What to do: State the count of lines below in which the word "from" appears, and add nothing.

Dataset items
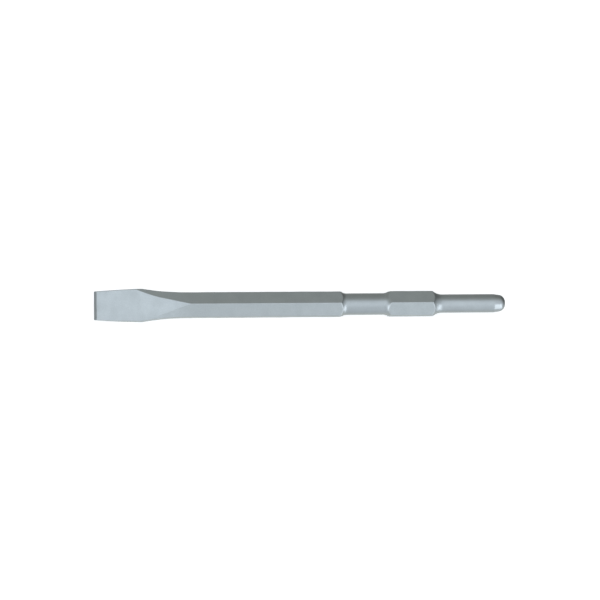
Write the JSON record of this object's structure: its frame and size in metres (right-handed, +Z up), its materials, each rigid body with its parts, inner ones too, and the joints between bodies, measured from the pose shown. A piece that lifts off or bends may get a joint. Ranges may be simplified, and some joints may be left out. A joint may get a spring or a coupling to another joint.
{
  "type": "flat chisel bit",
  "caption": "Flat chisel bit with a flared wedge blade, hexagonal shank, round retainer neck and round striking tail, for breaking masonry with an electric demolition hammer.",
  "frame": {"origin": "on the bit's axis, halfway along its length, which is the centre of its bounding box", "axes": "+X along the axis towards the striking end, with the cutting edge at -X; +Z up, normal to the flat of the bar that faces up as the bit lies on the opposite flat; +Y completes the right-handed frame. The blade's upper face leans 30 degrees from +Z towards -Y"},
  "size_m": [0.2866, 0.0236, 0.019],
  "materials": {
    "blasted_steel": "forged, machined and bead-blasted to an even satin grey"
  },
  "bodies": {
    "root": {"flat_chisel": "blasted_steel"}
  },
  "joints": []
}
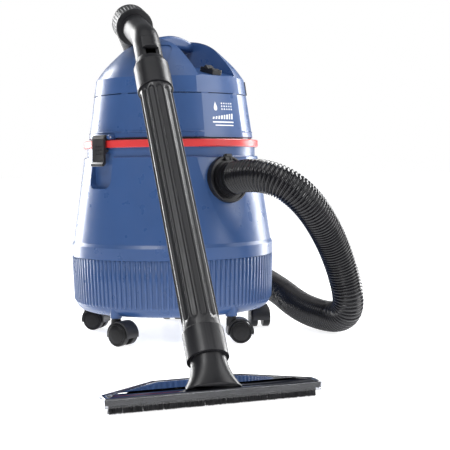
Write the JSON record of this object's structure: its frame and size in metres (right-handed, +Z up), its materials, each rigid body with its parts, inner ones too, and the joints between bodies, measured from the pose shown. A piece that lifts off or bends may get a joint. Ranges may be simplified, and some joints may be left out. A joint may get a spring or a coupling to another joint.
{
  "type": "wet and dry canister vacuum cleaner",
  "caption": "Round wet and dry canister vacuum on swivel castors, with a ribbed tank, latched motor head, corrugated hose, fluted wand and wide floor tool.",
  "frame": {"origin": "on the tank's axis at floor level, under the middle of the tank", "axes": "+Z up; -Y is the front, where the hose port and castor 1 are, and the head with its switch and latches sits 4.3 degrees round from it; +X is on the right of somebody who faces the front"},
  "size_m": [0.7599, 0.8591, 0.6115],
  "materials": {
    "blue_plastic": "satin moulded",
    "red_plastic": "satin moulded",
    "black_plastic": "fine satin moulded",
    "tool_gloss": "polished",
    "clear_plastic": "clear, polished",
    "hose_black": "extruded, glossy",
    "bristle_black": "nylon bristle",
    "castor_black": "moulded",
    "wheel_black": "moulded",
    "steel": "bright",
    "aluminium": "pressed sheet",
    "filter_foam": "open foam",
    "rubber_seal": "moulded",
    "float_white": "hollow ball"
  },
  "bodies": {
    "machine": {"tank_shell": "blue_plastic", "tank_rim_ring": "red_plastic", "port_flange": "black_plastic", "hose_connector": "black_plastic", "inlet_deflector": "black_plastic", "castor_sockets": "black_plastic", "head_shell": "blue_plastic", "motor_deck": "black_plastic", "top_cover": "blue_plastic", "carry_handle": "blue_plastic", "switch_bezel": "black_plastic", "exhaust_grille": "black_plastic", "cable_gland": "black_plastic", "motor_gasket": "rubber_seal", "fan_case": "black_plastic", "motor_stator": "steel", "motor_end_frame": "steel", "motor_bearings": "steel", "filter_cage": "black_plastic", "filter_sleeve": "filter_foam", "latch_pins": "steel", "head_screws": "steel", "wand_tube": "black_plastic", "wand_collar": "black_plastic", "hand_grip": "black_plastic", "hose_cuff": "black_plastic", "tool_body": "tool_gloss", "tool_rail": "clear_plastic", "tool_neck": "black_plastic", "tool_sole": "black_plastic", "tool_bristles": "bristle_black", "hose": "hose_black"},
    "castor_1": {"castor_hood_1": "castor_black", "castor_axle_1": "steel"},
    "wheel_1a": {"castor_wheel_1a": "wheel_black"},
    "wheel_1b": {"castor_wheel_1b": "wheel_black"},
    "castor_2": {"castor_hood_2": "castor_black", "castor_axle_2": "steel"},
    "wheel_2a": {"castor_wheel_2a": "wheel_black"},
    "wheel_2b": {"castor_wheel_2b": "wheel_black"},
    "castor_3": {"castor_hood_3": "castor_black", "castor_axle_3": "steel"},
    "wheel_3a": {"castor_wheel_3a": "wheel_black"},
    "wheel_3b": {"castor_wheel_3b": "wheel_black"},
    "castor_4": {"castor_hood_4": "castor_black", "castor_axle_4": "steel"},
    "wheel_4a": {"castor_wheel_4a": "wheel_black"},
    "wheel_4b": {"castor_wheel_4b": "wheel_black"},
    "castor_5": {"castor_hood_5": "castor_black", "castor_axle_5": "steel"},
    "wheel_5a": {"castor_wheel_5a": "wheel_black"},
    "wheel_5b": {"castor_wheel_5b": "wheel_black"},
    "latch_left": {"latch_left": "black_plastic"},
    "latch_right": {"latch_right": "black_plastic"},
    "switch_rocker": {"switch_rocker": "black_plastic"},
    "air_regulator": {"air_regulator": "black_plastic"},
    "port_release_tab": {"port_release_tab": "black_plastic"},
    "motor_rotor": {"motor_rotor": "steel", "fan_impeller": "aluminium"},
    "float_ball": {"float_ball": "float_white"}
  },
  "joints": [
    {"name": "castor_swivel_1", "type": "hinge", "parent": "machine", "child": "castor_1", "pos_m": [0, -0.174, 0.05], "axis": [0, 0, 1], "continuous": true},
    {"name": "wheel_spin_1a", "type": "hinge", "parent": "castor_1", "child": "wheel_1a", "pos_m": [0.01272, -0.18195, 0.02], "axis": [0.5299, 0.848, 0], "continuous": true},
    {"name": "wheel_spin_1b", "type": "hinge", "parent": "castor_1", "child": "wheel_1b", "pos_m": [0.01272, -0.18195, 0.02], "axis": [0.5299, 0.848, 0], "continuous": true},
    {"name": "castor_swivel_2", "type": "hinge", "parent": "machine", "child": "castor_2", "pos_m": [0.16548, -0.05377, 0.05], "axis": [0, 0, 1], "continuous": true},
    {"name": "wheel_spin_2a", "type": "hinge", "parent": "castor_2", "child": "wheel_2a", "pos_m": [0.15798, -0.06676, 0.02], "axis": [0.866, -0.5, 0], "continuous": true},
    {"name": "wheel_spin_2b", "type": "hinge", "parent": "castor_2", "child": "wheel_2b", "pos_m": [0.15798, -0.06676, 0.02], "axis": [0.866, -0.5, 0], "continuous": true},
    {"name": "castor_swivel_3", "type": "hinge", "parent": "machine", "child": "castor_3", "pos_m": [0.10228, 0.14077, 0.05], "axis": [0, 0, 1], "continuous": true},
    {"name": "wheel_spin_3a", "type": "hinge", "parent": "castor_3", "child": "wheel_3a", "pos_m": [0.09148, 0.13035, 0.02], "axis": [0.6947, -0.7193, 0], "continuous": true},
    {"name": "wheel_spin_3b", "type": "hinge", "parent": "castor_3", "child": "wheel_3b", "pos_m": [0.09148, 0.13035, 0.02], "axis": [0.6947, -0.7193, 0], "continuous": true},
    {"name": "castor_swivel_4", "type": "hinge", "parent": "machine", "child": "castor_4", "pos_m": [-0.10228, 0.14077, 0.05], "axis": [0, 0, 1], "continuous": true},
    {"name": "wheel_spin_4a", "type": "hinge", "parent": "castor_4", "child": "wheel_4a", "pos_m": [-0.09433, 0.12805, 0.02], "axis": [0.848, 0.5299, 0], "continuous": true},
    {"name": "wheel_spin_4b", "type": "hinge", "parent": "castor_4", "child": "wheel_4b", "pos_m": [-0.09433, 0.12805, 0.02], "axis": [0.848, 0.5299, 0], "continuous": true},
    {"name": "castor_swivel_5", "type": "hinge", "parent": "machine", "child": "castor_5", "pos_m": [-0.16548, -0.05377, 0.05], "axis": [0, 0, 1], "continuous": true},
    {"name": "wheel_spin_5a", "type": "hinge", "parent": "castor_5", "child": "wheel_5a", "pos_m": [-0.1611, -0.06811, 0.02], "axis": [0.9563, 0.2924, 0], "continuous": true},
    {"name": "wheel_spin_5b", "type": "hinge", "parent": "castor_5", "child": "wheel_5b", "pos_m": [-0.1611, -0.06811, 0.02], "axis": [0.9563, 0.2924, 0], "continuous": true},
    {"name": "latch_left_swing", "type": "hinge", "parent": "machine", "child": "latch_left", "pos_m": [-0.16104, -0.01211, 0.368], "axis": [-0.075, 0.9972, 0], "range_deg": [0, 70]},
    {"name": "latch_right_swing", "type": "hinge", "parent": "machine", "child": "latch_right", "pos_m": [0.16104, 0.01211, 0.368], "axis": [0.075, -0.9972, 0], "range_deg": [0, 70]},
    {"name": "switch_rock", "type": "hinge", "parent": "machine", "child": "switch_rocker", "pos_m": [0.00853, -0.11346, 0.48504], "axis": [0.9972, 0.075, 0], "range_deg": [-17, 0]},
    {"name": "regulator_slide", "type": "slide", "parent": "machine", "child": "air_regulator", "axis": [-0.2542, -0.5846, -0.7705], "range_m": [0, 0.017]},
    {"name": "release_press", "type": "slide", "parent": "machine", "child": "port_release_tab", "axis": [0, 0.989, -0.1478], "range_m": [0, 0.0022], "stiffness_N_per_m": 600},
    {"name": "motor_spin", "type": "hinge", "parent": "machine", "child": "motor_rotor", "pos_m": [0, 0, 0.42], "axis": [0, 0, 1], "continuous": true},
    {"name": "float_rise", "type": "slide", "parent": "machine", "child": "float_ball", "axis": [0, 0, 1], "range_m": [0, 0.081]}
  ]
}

---

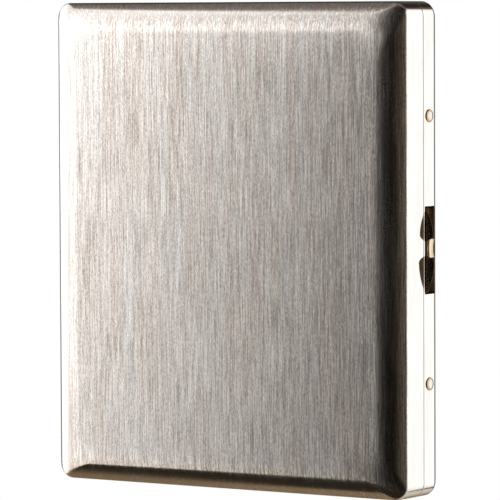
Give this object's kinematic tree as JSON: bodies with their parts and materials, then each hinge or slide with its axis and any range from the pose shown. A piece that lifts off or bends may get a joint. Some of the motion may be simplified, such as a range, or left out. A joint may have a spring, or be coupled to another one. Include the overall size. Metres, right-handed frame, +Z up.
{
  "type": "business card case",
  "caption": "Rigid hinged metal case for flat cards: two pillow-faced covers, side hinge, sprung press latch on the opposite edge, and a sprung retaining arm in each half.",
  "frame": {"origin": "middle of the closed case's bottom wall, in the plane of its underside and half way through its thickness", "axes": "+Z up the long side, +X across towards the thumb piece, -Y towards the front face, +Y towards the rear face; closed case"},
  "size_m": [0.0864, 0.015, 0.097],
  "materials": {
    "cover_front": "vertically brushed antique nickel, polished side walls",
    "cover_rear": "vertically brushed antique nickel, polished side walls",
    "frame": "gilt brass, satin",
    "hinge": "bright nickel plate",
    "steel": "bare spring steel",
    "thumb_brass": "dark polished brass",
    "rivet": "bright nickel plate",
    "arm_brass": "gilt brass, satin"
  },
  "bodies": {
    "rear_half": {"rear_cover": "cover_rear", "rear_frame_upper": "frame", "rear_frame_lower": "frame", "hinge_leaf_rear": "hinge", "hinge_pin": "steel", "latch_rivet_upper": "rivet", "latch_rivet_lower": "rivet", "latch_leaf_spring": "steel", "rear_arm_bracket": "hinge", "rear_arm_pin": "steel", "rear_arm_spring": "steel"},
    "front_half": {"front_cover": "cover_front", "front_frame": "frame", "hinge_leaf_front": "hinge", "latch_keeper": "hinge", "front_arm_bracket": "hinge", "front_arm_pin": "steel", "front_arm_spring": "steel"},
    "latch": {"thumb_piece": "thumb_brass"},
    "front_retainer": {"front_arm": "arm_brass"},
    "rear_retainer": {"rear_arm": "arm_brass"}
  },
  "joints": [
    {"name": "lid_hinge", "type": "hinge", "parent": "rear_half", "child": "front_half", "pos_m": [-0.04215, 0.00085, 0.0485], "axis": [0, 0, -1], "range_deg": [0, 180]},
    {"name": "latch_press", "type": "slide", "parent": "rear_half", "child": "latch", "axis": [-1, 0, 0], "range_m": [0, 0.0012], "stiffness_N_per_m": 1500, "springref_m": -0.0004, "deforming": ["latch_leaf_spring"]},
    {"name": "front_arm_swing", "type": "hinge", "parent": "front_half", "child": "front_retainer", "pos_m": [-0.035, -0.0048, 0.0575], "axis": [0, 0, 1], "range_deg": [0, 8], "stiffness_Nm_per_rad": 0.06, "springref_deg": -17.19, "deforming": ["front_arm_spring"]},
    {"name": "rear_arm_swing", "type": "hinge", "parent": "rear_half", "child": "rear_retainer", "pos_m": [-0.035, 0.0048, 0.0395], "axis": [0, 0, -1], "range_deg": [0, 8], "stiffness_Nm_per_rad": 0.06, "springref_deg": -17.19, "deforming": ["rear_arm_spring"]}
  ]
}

Output for this exercise: 5